* DATASET SECTION *
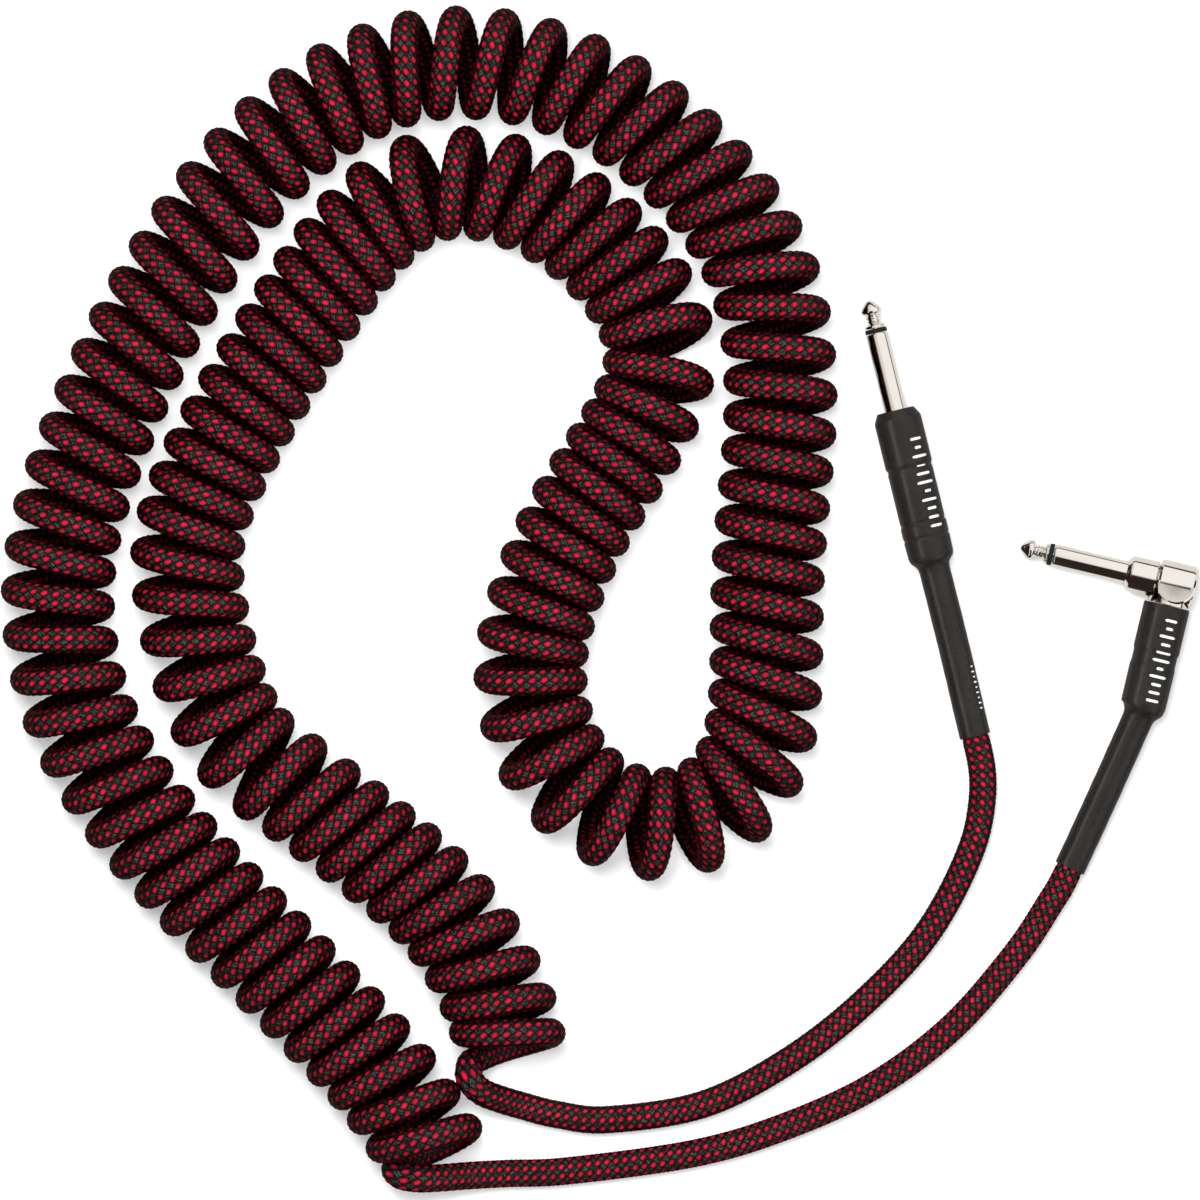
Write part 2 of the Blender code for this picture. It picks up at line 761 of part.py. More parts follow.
def build():
    clear_scene()
    route = coil_route()
    start_a = [wire_point(route, COIL_START + back)[0] for back in (0.2, 0.0)]
    start_b = [wire_point(route, COIL_END - back)[0] for back in (0.2, 0.0)]
    lead_a = lead_points(start_a, LEAD_A)
    lead_b = lead_points(start_b, LEAD_B)
    along_a = distances(lead_a)
    along_b = distances(lead_b)
    boot_a = along_a[-1] - BOOT_LENGTH + BOOT_NECK
    boot_b = along_b[-1] - ANGLE_BOOT_LENGTH + BOOT_NECK

    # Bodies, each at a point on the axis of the joint that moves it.
    coil = make_body("coil_body", (0, 0, 0))
    coil_a_end = make_body("coil_a_end_body", lead_a[0], coil)
    hinge = bend_axis_point(lead_a, along_a, LEAD_A_HINGE, UP)
    lead_a_body = make_body("lead_a_body", hinge, coil_a_end)
    hinge = bend_axis_point(lead_a, along_a, PLUG_A_HINGE, UP)
    plug_a_body = make_body("straight_plug_body", hinge, lead_a_body)
    tail_tip, tail_out = wire_point(route, TAIL_B_CUT)
    coil_b_tail = make_body("coil_b_tail_body", tail_tip + tail_out * CABLE_R, coil)
    coil_b_end = make_body("coil_b_end_body", lead_b[0], coil_b_tail)
    outside = side_of(lead_b, along_b, LEAD_B_HINGE)
    hinge = bend_axis_point(lead_b, along_b, LEAD_B_HINGE, outside)
    lead_b_body = make_body("lead_b_body", hinge, coil_b_end)
    outside = side_of(lead_b, along_b, PLUG_B_HINGE)
    hinge = bend_axis_point(lead_b, along_b, PLUG_B_HINGE, outside)
    lead_b_end = make_body("lead_b_end_body", hinge, lead_b_body)
    plug_b_body = make_body("angle_plug_body", point_at(lead_b, along_b, boot_b), lead_b_end)

    # The coil, with its two ends.
    root_a = stretch_of(lead_a, along_a, 0, LEAD_A_HINGE, ROOT_STEP)
    coil_end("coil_a_end_turns", route, END_A_CUT, COIL_START, root_a, coil_a_end)
    cuts = sections(END_A_CUT, TAIL_B_CUT, MAIN_SECTION_TURNS)
    for k, (start, end) in enumerate(zip(cuts, cuts[1:])):
        coil_section(f"coil_section_{k + 1:02d}", route, start, end, coil)
    coil_section("coil_b_tail_turns", route, TAIL_B_CUT, END_B_CUT, coil_b_tail)
    root_b = stretch_of(lead_b, along_b, 0, LEAD_B_HINGE, ROOT_STEP)
    coil_end("coil_b_end_turns", route, END_B_CUT, COIL_END, root_b, coil_b_end)

    # The leads between their hinges.
    line = stretch_of(lead_a, along_a, LEAD_A_HINGE, PLUG_A_HINGE)
    layered_cable("lead_a", line, lead_a_body)
    line = stretch_of(lead_b, along_b, LEAD_B_HINGE, PLUG_B_HINGE)
    layered_cable("lead_b", line, lead_b_body)
    line = stretch_of(lead_b, along_b, PLUG_B_HINGE, boot_b)
    rod("lead_b_tail", line, lead_b_end, BRAID, LEAD_SIDES, [CABLE_R] * (len(line) - 2))

    # The straight plug, with the last stretch of cable before it.
    bare = stretch_of(lead_a, along_a, PLUG_A_HINGE, boot_a)[:-2]
    bare.append(point_at(lead_a, along_a, boot_a - SECTION_GAP))
    tail = stretch_of(lead_a, along_a, boot_a, along_a[-1] - BOOT_NECK)
    line = bare + tail[1:-1] + [lead_a[-1], None]
    axis = -direction(STRAIGHT_HEADING)
    shoulder = Vector(STRAIGHT_SHOULDER)
    layered_cable("plug_a", line, plug_a_body, len(bare) - 1, shoulder, axis, STRAIGHT_ENDS)
    straight_plug(tail[:-1], plug_a_body)

    # The right-angle plug.
    tail = stretch_of(lead_b, along_b, boot_b, along_b[-1] - BOOT_NECK)
    line = tail[:-1] + [lead_b[-1], None]
    centre = Vector(ANGLE_SHOULDER) - direction(ANGLE_HEADING) * ELBOW_SET_BACK
    axis = direction(ANGLE_HEADING + 90.0)
    layered_cable("plug_b", line, plug_b_body, 0, centre, axis, ANGLE_ENDS)
    angle_plug(tail[:-1], plug_b_body)

    settle(coil)


build()
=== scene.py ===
"""Looks of the coiled instrument cable: woven cover, shrink boots and nickel plugs around the CAD frame.

The cable is one line from the straight plug (end A) through the coil to the right-angle plug (end B).
Places along it are distances in millimetres from the coil's A end: lead A lies at negative distances.
"""

import json
import math

import bmesh
import bpy
import numpy as np
from mathutils import Matrix, Vector

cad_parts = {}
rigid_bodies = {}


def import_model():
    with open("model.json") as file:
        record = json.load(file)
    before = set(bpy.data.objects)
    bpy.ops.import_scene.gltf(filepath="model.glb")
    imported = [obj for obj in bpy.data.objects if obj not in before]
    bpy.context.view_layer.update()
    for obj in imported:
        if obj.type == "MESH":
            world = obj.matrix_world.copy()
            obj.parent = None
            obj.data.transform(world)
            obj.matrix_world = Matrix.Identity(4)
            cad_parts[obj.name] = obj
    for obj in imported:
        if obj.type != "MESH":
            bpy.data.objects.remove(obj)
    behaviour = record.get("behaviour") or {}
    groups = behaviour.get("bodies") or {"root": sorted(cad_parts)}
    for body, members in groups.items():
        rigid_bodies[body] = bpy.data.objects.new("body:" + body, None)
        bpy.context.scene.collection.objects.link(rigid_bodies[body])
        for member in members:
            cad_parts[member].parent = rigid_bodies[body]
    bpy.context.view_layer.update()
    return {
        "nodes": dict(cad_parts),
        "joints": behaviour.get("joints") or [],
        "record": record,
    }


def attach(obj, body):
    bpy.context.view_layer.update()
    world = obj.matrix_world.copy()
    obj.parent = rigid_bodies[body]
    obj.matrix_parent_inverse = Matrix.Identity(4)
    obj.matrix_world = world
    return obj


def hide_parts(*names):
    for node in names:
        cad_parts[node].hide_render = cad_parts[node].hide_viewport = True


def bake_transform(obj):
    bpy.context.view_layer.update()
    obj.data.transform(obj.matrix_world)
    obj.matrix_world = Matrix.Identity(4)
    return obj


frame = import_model()
MM = 0.001

# ---- line of the cable (mm, in the drawing's own axes) ----
CABLE_R = 4.0
COIL_R = 12.2
COIL_Z = COIL_R + CABLE_R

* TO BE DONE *
Look above for the line that contains "# The right-angle plug.". Starting there, transcribe every line exactly until you have copied the line that contains "obj.matrix_parent_inverse = Matrix.Identity(4)".

* SOLUTION TO THIS PROBLEM *
    # The right-angle plug.
    tail = stretch_of(lead_b, along_b, boot_b, along_b[-1] - BOOT_NECK)
    line = tail[:-1] + [lead_b[-1], None]
    centre = Vector(ANGLE_SHOULDER) - direction(ANGLE_HEADING) * ELBOW_SET_BACK
    axis = direction(ANGLE_HEADING + 90.0)
    layered_cable("plug_b", line, plug_b_body, 0, centre, axis, ANGLE_ENDS)
    angle_plug(tail[:-1], plug_b_body)

    settle(coil)


build()
=== scene.py ===
"""Looks of the coiled instrument cable: woven cover, shrink boots and nickel plugs around the CAD frame.

The cable is one line from the straight plug (end A) through the coil to the right-angle plug (end B).
Places along it are distances in millimetres from the coil's A end: lead A lies at negative distances.
"""

import json
import math

import bmesh
import bpy
import numpy as np
from mathutils import Matrix, Vector

cad_parts = {}
rigid_bodies = {}


def import_model():
    with open("model.json") as file:
        record = json.load(file)
    before = set(bpy.data.objects)
    bpy.ops.import_scene.gltf(filepath="model.glb")
    imported = [obj for obj in bpy.data.objects if obj not in before]
    bpy.context.view_layer.update()
    for obj in imported:
        if obj.type == "MESH":
            world = obj.matrix_world.copy()
            obj.parent = None
            obj.data.transform(world)
            obj.matrix_world = Matrix.Identity(4)
            cad_parts[obj.name] = obj
    for obj in imported:
        if obj.type != "MESH":
            bpy.data.objects.remove(obj)
    behaviour = record.get("behaviour") or {}
    groups = behaviour.get("bodies") or {"root": sorted(cad_parts)}
    for body, members in groups.items():
        rigid_bodies[body] = bpy.data.objects.new("body:" + body, None)
        bpy.context.scene.collection.objects.link(rigid_bodies[body])
        for member in members:
            cad_parts[member].parent = rigid_bodies[body]
    bpy.context.view_layer.update()
    return {
        "nodes": dict(cad_parts),
        "joints": behaviour.get("joints") or [],
        "record": record,
    }


def attach(obj, body):
    bpy.context.view_layer.update()
    world = obj.matrix_world.copy()
    obj.parent = rigid_bodies[body]
    obj.matrix_parent_inverse = Matrix.Identity(4)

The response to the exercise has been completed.